Bacaan Quranya bagus, namun beberapa kali terhenti. Setiap bacaannya terhenti dia meminta maaf lalu melanjutkan lagi. Beberapa lama kemudian terhenti lagi, lalu melanjutkan lagi.
Awalnya saya kira dia lupa hafalan Qurannya. Tapi setelah saya perhatikan lagi, ternyata dia adalah seorang tunanetra yang membaca Al Quran yang tercetak dengan huruf braile. Saya pun menjadi maklum mengapa bacaannya sering terhenti.
Dia adalah seorang ustaz tunanetra. Ustaz ini (maaf saya lupa namanya) siang tadi mengisi ceramah di mushola kantor kami. Dia membacakan Quran selaligus terjemahannya beserta tausiyah terkait ayat yang dibaca.

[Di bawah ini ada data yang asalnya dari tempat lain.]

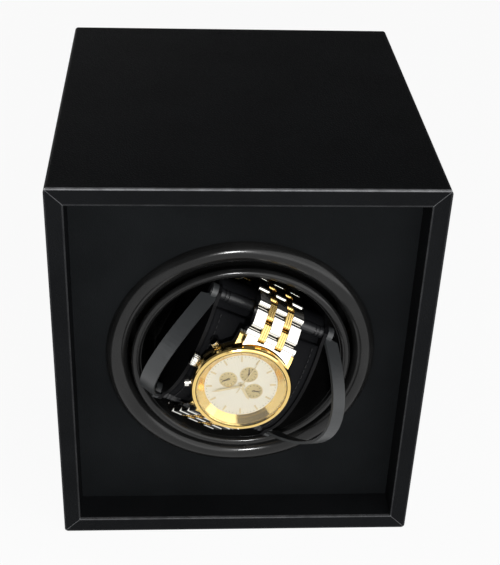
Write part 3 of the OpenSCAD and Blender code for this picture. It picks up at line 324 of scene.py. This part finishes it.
steel = metal("plated_steel", (0.62, 0.62, 0.64), 0.28)
bronze = metal("sintered_bronze", (0.6, 0.4, 0.18), 0.4)
acetal = moulded("natural_acetal", (0.8, 0.78, 0.7), 0.42)
housing = moulded("gearbox_nylon", (0.62, 0.62, 0.58), 0.5)
black_moulding = moulded("black_moulding", (0.012, 0.012, 0.013), 0.45)
insulation = moulded("wire_insulation", (0.35, 0.015, 0.012), 0.4)
solder_mask = moulded("solder_mask", (0.012, 0.1, 0.035), 0.3, 0.5)
dark_screw = metal("blackened_steel", (0.05, 0.05, 0.052), 0.4)
dress(steel, "gearbox_screws", "mounting_screws", "gear_pins", "motor_can", "motor_screws", "board_screws",
      "switch_body", "motor_shaft", "output_shaft", "hub_screw")
dress(bronze, "shaft_bushes", "motor_pinion")
dress(acetal, "first_gear", "second_gear", "output_gear", "board_spacers")
dress(housing, "gearbox_housing", "gearbox_cover")
dress(black_moulding, "board_components", "power_inlet", "switch_slider")
dress(insulation, "motor_wires")
dress(solder_mask, "circuit_board")
dress(dark_screw, "back_screws")


# ---- Cushion holder ----
# A moulded shell and the foam pad on its face are covered in soft leatherette, which is sewn along
# both sides of the pad. A moulded cheek closes each side, two ridge bars cross the face, and a
# satin spring strip is bowed between the bars' ends on each side.

TURN = math.radians(24.5)
HOLDER = Matrix.Translation((0, -BOX_D / 2, AXIS_Z)) @ Matrix.Rotation(TURN, 4, "Y")


def build(name, matrix, points, faces, finish, body, slot):
    """A smooth mesh from points in a local frame, which rides on a body."""
    mesh = bpy.data.meshes.new(name)
    mesh.from_pydata([tuple(matrix @ Vector(p)) for p in points], [], faces)
    mesh.materials.append(finish.material)
    piece = bpy.data.objects.new(name, mesh)
    bpy.context.scene.collection.objects.link(piece)
    mesh.shade_smooth()
    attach(piece, body)
    return piece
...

Ustaz ini juga bercerita bahwa dirinya sering menulis. Tentu dibantu dengan dibantu aplikasi khusus di komputernya. Juga mengatakan bisa menerima dan menjawab SMS dari jamaah. Ini juga dibantu aplikasi khusus yang mengkonversi teks menjadi suara, dan sebaliknya.

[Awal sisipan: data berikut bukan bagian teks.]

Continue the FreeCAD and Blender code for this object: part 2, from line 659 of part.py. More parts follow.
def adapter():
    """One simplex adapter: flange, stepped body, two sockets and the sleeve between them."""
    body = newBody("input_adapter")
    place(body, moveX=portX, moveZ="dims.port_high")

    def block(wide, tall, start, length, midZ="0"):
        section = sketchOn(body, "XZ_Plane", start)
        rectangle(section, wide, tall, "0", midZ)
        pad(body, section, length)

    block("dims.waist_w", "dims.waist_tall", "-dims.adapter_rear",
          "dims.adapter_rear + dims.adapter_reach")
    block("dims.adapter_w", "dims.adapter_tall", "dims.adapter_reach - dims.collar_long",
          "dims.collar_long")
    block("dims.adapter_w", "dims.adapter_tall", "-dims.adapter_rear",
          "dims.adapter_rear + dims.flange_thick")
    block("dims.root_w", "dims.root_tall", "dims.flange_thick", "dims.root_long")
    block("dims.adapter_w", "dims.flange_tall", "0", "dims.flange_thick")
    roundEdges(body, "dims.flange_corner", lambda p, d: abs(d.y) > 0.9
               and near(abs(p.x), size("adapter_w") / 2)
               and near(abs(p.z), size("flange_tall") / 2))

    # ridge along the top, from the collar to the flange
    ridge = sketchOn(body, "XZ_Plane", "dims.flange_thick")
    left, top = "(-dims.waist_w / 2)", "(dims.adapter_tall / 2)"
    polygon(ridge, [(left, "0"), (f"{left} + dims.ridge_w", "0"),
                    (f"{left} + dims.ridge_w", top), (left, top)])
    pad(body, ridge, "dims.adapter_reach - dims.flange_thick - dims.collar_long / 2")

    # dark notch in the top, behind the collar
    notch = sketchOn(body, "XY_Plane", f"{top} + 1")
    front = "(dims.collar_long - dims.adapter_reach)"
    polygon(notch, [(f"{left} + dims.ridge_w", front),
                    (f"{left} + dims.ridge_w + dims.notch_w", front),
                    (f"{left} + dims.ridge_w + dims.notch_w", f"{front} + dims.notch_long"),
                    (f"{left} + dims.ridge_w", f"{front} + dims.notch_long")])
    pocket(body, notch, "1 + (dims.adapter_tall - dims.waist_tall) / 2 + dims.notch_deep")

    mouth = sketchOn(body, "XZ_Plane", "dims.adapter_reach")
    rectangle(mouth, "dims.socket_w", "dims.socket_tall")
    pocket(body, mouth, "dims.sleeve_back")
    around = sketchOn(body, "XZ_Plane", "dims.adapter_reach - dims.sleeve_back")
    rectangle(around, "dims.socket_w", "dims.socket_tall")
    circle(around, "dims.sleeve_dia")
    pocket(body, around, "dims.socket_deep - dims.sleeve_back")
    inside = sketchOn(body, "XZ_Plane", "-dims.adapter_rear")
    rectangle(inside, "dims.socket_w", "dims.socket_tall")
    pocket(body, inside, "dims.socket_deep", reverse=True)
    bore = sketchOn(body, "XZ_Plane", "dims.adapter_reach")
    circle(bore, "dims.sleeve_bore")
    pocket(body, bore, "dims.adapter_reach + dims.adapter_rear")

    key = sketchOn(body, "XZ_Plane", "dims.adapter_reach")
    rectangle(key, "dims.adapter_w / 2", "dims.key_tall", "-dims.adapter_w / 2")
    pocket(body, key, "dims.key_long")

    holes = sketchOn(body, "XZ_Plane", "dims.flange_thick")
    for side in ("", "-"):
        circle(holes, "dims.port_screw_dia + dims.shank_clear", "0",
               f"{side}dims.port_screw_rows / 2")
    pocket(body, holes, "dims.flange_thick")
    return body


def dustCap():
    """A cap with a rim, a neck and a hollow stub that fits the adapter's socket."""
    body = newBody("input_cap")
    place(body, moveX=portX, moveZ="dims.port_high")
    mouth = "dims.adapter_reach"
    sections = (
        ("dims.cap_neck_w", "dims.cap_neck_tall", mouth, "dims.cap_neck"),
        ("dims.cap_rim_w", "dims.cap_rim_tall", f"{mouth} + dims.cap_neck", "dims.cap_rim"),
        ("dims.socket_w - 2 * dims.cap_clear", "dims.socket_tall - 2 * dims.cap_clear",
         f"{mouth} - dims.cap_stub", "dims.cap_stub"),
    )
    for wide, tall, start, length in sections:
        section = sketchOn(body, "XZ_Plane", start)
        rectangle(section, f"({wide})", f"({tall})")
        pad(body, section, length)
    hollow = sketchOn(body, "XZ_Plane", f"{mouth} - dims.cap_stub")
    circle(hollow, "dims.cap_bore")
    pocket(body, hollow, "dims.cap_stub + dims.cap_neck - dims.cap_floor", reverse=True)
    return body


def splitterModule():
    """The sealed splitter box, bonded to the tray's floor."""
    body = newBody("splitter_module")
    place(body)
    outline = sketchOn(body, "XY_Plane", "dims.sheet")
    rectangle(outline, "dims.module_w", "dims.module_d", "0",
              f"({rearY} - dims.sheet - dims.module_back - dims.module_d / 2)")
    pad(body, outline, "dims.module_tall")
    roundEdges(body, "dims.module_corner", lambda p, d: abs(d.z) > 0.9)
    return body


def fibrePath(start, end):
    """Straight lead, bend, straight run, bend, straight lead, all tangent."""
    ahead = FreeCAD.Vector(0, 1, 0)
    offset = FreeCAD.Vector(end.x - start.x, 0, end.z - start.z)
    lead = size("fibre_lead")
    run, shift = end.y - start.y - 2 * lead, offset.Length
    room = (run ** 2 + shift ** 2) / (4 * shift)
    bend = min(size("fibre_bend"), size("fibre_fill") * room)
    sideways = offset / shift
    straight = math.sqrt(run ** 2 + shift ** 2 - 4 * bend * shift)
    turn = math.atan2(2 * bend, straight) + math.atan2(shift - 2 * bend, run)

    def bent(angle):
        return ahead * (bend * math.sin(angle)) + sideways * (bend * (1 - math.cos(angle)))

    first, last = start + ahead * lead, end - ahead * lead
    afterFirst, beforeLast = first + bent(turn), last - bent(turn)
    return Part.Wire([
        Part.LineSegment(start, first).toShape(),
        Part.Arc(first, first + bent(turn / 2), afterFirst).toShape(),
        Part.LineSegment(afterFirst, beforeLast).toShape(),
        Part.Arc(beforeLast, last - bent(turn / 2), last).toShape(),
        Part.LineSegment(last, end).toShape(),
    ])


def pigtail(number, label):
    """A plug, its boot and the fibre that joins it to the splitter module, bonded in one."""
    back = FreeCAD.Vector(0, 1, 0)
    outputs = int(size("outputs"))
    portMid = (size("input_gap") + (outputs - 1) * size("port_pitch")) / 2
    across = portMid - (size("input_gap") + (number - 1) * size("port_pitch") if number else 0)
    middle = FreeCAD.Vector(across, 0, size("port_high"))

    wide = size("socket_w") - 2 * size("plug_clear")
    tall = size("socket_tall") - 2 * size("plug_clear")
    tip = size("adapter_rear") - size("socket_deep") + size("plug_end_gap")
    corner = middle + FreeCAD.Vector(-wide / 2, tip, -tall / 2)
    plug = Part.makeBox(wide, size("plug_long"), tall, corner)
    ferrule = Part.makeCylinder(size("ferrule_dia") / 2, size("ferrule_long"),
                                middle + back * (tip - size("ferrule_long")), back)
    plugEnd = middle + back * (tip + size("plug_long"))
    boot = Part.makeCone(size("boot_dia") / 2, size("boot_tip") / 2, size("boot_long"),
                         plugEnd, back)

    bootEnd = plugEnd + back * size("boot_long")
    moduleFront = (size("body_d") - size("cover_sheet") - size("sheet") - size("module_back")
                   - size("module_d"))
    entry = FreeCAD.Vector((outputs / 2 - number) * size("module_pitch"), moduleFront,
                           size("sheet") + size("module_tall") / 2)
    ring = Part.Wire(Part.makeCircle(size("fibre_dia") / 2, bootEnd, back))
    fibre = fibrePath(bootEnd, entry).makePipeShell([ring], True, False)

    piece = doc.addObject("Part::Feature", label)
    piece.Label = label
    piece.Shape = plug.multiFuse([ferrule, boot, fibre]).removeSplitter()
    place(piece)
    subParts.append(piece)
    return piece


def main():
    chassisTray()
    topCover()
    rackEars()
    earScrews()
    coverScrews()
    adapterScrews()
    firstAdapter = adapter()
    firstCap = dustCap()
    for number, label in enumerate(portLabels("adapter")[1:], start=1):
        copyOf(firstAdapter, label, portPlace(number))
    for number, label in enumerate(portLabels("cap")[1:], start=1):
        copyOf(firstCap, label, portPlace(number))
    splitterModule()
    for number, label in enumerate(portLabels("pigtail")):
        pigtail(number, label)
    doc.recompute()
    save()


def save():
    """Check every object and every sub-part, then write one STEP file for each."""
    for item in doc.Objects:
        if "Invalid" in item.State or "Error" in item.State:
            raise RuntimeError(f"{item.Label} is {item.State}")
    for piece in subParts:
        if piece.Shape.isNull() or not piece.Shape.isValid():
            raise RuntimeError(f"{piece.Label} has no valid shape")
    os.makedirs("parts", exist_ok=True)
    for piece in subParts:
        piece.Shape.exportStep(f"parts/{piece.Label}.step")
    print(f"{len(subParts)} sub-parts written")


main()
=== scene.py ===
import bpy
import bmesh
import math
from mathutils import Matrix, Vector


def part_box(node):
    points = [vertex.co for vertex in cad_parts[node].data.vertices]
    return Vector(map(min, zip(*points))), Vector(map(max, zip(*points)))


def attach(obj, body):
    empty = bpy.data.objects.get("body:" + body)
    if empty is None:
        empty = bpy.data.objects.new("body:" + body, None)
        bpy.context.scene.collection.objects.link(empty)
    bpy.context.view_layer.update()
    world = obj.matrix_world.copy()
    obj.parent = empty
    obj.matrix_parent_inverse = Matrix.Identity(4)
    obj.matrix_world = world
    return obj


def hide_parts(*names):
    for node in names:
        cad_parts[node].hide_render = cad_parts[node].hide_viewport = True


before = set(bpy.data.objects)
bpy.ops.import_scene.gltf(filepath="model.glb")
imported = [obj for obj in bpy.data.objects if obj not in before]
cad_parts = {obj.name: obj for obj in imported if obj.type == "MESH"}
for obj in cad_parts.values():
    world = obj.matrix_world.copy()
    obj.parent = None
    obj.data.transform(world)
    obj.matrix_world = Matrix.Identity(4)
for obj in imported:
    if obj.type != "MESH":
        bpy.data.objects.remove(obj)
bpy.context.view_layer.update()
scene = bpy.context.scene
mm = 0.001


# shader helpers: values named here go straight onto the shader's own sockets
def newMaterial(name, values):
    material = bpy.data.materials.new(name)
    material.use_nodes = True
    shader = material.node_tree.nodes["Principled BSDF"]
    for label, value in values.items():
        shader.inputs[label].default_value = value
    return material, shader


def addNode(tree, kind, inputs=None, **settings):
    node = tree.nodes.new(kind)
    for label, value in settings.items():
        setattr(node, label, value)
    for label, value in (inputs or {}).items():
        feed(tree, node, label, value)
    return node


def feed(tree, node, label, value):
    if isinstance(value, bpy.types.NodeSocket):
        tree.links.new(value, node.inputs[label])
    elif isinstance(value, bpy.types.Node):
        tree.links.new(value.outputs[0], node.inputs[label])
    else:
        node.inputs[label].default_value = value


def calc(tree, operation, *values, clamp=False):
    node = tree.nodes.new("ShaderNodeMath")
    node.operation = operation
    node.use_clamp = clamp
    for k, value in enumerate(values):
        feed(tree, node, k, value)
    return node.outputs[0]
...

Isi ceramah ustaz ini sebenarnya biasa saja, tidak terlalu istimewa. Hal yang istimewa adalah dia menyadarkan kita semua, bahwa beribadah dan berbuat baik itu harus tetap dilakukan apapun kondisinya.

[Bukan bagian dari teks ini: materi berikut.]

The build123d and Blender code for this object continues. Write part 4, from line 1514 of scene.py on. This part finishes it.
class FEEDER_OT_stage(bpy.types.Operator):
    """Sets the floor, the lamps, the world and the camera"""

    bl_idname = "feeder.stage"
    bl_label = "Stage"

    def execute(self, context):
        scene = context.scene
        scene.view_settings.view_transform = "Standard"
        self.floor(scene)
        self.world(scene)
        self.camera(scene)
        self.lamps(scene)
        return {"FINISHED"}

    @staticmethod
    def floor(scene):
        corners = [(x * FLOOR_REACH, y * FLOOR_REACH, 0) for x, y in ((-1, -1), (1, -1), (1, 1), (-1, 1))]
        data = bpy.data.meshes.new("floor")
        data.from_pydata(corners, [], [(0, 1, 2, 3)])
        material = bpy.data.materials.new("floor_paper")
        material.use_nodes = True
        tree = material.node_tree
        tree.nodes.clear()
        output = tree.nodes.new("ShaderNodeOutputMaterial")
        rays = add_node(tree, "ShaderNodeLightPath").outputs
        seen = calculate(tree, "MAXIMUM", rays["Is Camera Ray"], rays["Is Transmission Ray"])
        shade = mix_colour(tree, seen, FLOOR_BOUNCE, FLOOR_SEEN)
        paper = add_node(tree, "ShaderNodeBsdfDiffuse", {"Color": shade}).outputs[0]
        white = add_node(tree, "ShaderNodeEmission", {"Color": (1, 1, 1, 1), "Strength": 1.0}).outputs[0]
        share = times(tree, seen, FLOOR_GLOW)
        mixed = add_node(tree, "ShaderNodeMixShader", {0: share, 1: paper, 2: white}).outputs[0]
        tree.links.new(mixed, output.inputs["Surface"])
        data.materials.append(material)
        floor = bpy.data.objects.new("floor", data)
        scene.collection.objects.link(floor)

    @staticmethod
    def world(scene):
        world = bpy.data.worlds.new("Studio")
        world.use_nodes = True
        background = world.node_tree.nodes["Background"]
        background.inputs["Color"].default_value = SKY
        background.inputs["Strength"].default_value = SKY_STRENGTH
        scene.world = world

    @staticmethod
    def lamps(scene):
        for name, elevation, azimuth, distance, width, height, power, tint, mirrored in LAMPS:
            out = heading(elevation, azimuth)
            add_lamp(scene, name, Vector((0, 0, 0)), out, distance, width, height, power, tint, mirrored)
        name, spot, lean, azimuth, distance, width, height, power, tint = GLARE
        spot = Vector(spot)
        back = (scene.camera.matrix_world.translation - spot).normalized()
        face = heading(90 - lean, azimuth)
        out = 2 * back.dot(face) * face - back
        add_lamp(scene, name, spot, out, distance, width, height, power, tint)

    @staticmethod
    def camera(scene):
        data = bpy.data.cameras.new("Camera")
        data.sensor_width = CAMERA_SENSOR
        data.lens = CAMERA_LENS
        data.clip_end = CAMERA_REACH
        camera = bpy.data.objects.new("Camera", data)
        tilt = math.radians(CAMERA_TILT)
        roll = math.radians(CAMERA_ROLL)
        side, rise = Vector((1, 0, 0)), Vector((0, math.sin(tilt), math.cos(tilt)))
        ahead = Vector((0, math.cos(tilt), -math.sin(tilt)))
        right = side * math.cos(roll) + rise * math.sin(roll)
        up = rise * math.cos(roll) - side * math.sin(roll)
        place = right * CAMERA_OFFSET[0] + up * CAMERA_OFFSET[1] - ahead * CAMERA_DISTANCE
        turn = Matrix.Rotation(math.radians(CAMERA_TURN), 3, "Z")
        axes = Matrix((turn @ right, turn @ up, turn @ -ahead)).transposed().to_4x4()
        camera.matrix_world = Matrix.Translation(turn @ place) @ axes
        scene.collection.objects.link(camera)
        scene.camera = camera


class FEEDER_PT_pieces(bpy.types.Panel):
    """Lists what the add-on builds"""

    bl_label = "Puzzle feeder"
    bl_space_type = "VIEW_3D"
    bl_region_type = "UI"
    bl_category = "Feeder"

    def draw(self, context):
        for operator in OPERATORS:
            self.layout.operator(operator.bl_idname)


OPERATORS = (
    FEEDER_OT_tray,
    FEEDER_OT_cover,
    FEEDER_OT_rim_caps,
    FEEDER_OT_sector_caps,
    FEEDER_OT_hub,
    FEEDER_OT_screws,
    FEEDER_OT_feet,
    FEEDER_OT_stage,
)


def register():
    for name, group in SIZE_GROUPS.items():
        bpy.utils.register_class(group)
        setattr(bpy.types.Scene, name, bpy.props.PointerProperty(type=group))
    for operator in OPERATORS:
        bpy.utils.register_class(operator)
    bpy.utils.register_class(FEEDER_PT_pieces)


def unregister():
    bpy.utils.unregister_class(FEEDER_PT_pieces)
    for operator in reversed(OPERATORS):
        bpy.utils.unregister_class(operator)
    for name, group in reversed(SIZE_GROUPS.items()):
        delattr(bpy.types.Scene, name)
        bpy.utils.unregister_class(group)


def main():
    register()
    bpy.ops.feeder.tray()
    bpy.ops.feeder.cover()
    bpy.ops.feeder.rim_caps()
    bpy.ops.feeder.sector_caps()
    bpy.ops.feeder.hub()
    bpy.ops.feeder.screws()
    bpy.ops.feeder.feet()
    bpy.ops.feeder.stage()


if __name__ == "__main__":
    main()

Meski memiliki kekurangan dalam penglihatan, tak membuatnya berhenti membaca dan mempelajari Al Quran. Tak menghalangi dia pergi berdakwah ke mana saja. Bahkan dia juga produktif menulis. Sementara kita yang melek, kadang malas baca Quran, atau bahkan tidak pernah baca sama sekali. Menulis? Boro boro, baca aja malas.
Kemudian seorang jamaah bertanya apa yang membuat ustaz ini tegar menerima kekurangannya dan tetap termotivasi untuk menjadi pribadi yang lebih baik. Sementara kebanyakan dari kita, mendapat sedikit masalah atau kekurangan saja sudah membuat jadi patah arang.
Ustaz itu menjawab, kuncinya adalah selalu melihat ke bawah, jangan selalu melihat ke atas.
“Jangan lihat kekurangan kita, tapi lihat juga pemberian lain yang Allah berikan pada kita. Manfaatkan jangan sia siakan,” ujarnya.
Lalu dia menceritakan pengalamannya berdakwah ke sebuah perkantoran. Saat itu dia dibantu jalan oleh seorang anak muda. Ustaz bertanya ke anak muda yang membantunya, di kantor itu dia bekerja di bagian apa? Lalu anak muda itu menjawab bahwa dirinya cuma seorang cleaning service.
“Saya lalu tegur dia. Cleaning service kok cuka cuman. Syukuri mas, masih banyak di luar sana saudara kita yang butuh kerja. Syukuri pekerjaan anda, jangan lihat ke atas saja,” tuturnya.
Menutup tausiyahnya, ustaz berpesan bahwa kerja itu jangan hanya lihat hasilnya sedikit atau banyak. Tapi tetap berusaha bekerja sebaik mungkin dan ikhlas, isyaallah, nanti Allah yang akan mengangkat derajat kita.
Sebuah nasihatnya yang bagus. Sebuah nasihat melihat dari seorang tunanetra. Sebuah nasihat yang semoga membuat kita kembali melihat ke bawah dan mensyukuri apa yang kita punyai.